Vamos voltar à uma frase do parágrafo anterior. “e que não atrasasse a entrada no estádio para se conseguir um lugar. ” Sim, o nome era estádio e não arena. E não havia lugar garantido. Você via o jogo em pé, com alguém na frente. Era um multidão feliz, urrando e provocando os adversários. Então, chegou o estatuto do torcedor, que resolveu garantir ao cidadão o direito de ver o jogo sentado. Direito ou obrigação. Calculou-se o tamanho médio da bunda do cidadão brasileiro. E os estádios diminuíram como balão de gás..
Mas é muito melhor ver o jogo sentado. Sem ninguém à sua frente. É mesmo? Quem disse? Quem me perguntou? Essas medidas civilizatórias me lembram os padres jesuítas fazendo os índios trocarem Tupã por Deus. É assim porque é assim. Na Europa é assim.
Havia algo mais importante a se aprender com a Europa. O que se fez para acabar com os hooligans? Como impedir que marginais tomassem para si um direito que é de todos? Foram criadas leis? O que a Polícia fez? Como identificar delinquentes?
No Brasil, não. Chegou-se à prática surreal de autoridades convidarem dirigentes de torcidas organizadas para discutir como terminar com a violência das torcidas organizadas. Sim, depois de matarem tantos, foram convidados para a mesa de negociações. É como se o governador quisesse diminuir o tráfico de drogas e chamasse Fernandinho Beira-Mar para um chá no Palácio.
Enfim, nada foi feito. Por inércia, por incompetência, por desrespeito ao cidadão. Mediu-se o tamanho da bunda. Proibiu-se o pernil. E pronto.
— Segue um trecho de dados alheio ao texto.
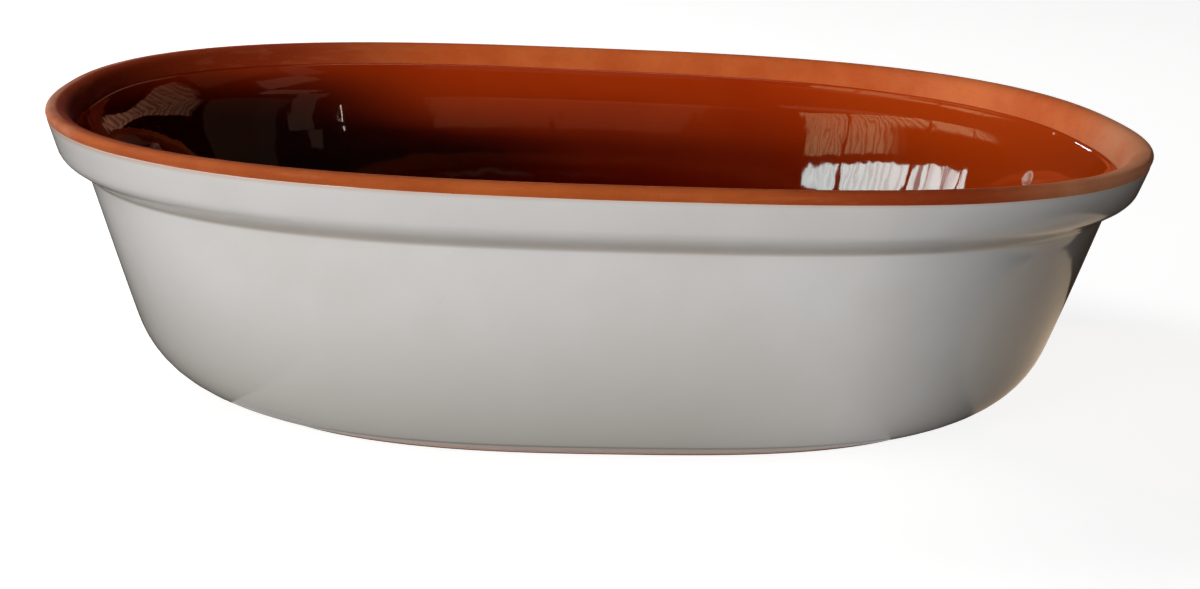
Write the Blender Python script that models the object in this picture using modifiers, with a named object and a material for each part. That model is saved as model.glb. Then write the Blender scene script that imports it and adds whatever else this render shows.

Chegou-se agora à tese da torcida única. Já há tempos era proibido que meu amigo Moacyr pudesse ver o jogo ao lado de meu outro amigo, Simão. Não podiam ficar pertos no estádio, embora tenham ficado perto a vida inteira.
Agora, é pior. O trio de mosqueteiros Moacyr, André e Ze Antônio – dois deles são intragáveis quando o assunto é futebol – não pode nem ir ao estádio rival. Um dos motivos alegados é que cadeiras poderiam ser quebradas. Ora, eles são chatos mas não são vândalos.
E aí é que a ficha cai. Essas pessoas não vão ao estádio inimigo nem que quisessem. Todos os ingressos disponíveis são dados às organizadas. Todo time faz isso.
Então, se o Corinthians entrar na Justiça – e eu acho que deve entrar – para permitir que seus torcedores possam ir ao estádio do Palmeiras, ela estará apenas em tese fazendo algo pela cidadania, pelo direito de ir e vir. Na verdade, ela estará apenas defendendo a facção organizada. Aos cidadãos de bem, aos que não estiveram em Oruro, a coxinhização do futebol e a inépcia do Estado, já haviam impedido esse direito.
Mesmo assim, é preciso lutar. Defendamos agora os fora da lei. E depois, torçamos para que todos possam ira aos estádios que quiserem. Com direito a um pernil antes. Torcendo em pé ou sentado, sem se preocupar com o tamanho da bunda.
Se não for assim, que se garanta brioches, cupcakes e chá de hibisco roxo aos frequentadores das arenas.